Start of DATA ENTRIES

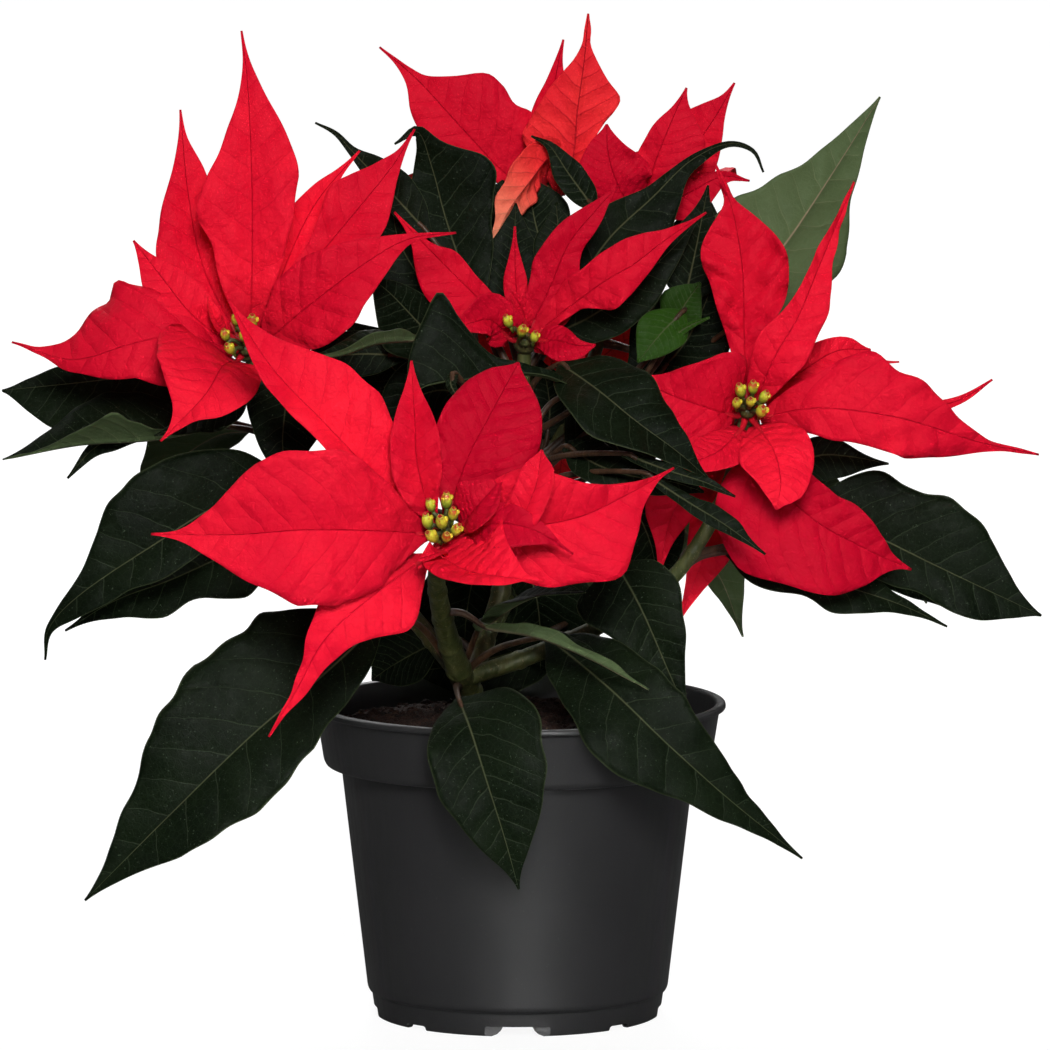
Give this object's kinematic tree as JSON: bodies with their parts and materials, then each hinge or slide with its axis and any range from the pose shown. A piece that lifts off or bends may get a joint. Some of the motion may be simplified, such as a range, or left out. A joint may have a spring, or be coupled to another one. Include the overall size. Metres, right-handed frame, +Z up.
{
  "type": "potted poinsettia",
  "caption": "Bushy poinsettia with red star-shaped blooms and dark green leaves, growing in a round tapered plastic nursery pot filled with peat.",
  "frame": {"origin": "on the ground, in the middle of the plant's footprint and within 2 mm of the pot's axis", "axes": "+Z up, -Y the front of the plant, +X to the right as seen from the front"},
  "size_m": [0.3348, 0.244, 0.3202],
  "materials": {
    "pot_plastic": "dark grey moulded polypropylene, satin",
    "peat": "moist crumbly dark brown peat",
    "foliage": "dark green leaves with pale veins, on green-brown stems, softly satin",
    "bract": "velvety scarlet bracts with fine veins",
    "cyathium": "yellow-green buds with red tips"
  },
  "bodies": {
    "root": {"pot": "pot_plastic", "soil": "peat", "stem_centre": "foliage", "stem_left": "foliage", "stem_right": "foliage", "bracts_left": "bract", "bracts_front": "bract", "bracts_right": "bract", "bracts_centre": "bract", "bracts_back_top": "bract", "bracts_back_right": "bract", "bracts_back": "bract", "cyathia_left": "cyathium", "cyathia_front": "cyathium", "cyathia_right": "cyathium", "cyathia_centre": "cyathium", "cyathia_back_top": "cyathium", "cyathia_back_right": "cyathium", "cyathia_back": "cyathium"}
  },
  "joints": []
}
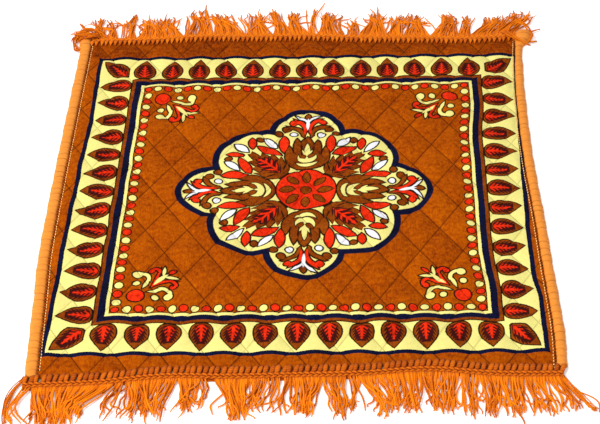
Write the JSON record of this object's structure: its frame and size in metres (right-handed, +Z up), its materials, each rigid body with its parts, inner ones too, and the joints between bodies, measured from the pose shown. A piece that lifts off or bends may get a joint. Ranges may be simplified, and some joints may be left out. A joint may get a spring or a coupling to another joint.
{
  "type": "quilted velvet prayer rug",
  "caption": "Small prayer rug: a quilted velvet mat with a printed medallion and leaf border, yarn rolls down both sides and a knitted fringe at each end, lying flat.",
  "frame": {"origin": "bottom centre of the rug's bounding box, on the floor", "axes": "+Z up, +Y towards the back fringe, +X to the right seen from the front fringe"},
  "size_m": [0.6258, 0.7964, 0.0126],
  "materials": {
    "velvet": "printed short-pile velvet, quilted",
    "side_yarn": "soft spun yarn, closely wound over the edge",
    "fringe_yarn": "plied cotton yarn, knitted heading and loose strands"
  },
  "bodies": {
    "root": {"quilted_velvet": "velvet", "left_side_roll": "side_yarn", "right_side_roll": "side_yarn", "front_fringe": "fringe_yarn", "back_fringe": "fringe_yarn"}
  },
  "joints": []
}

End of DATA ENTRIES

#### DESCRIPTION OF THE TASK
Above are some records; repeat all of them exactly.

#### RESULT OF THE EXERCISE
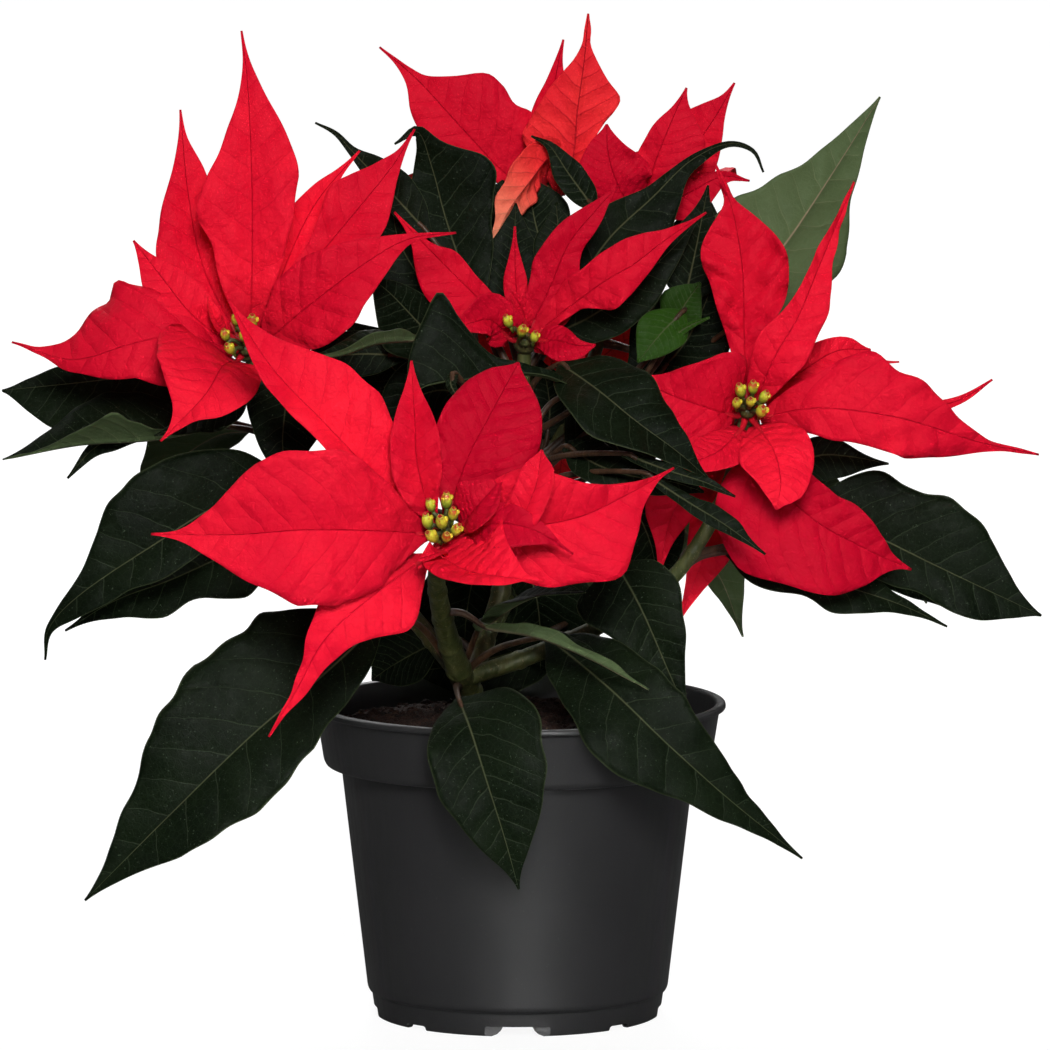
Give this object's kinematic tree as JSON: bodies with their parts and materials, then each hinge or slide with its axis and any range from the pose shown. A piece that lifts off or bends may get a joint. Some of the motion may be simplified, such as a range, or left out. A joint may have a spring, or be coupled to another one. Include the overall size. Metres, right-handed frame, +Z up.
{
  "type": "potted poinsettia",
  "caption": "Bushy poinsettia with red star-shaped blooms and dark green leaves, growing in a round tapered plastic nursery pot filled with peat.",
  "frame": {"origin": "on the ground, in the middle of the plant's footprint and within 2 mm of the pot's axis", "axes": "+Z up, -Y the front of the plant, +X to the right as seen from the front"},
  "size_m": [0.3348, 0.244, 0.3202],
  "materials": {
    "pot_plastic": "dark grey moulded polypropylene, satin",
    "peat": "moist crumbly dark brown peat",
    "foliage": "dark green leaves with pale veins, on green-brown stems, softly satin",
    "bract": "velvety scarlet bracts with fine veins",
    "cyathium": "yellow-green buds with red tips"
  },
  "bodies": {
    "root": {"pot": "pot_plastic", "soil": "peat", "stem_centre": "foliage", "stem_left": "foliage", "stem_right": "foliage", "bracts_left": "bract", "bracts_front": "bract", "bracts_right": "bract", "bracts_centre": "bract", "bracts_back_top": "bract", "bracts_back_right": "bract", "bracts_back": "bract", "cyathia_left": "cyathium", "cyathia_front": "cyathium", "cyathia_right": "cyathium", "cyathia_centre": "cyathium", "cyathia_back_top": "cyathium", "cyathia_back_right": "cyathium", "cyathia_back": "cyathium"}
  },
  "joints": []
}
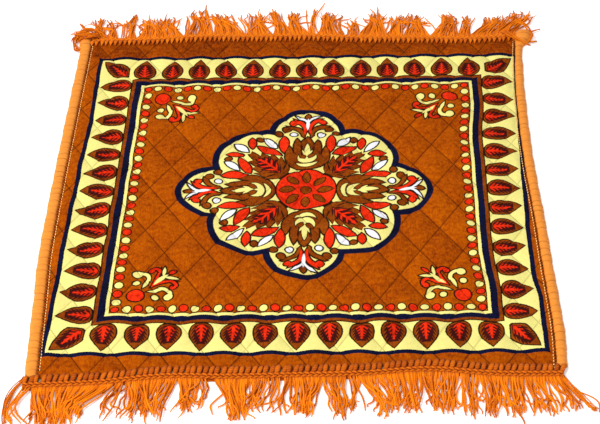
Write the JSON record of this object's structure: its frame and size in metres (right-handed, +Z up), its materials, each rigid body with its parts, inner ones too, and the joints between bodies, measured from the pose shown. A piece that lifts off or bends may get a joint. Ranges may be simplified, and some joints may be left out. A joint may get a spring or a coupling to another joint.
{
  "type": "quilted velvet prayer rug",
  "caption": "Small prayer rug: a quilted velvet mat with a printed medallion and leaf border, yarn rolls down both sides and a knitted fringe at each end, lying flat.",
  "frame": {"origin": "bottom centre of the rug's bounding box, on the floor", "axes": "+Z up, +Y towards the back fringe, +X to the right seen from the front fringe"},
  "size_m": [0.6258, 0.7964, 0.0126],
  "materials": {
    "velvet": "printed short-pile velvet, quilted",
    "side_yarn": "soft spun yarn, closely wound over the edge",
    "fringe_yarn": "plied cotton yarn, knitted heading and loose strands"
  },
  "bodies": {
    "root": {"quilted_velvet": "velvet", "left_side_roll": "side_yarn", "right_side_roll": "side_yarn", "front_fringe": "fringe_yarn", "back_fringe": "fringe_yarn"}
  },
  "joints": []
}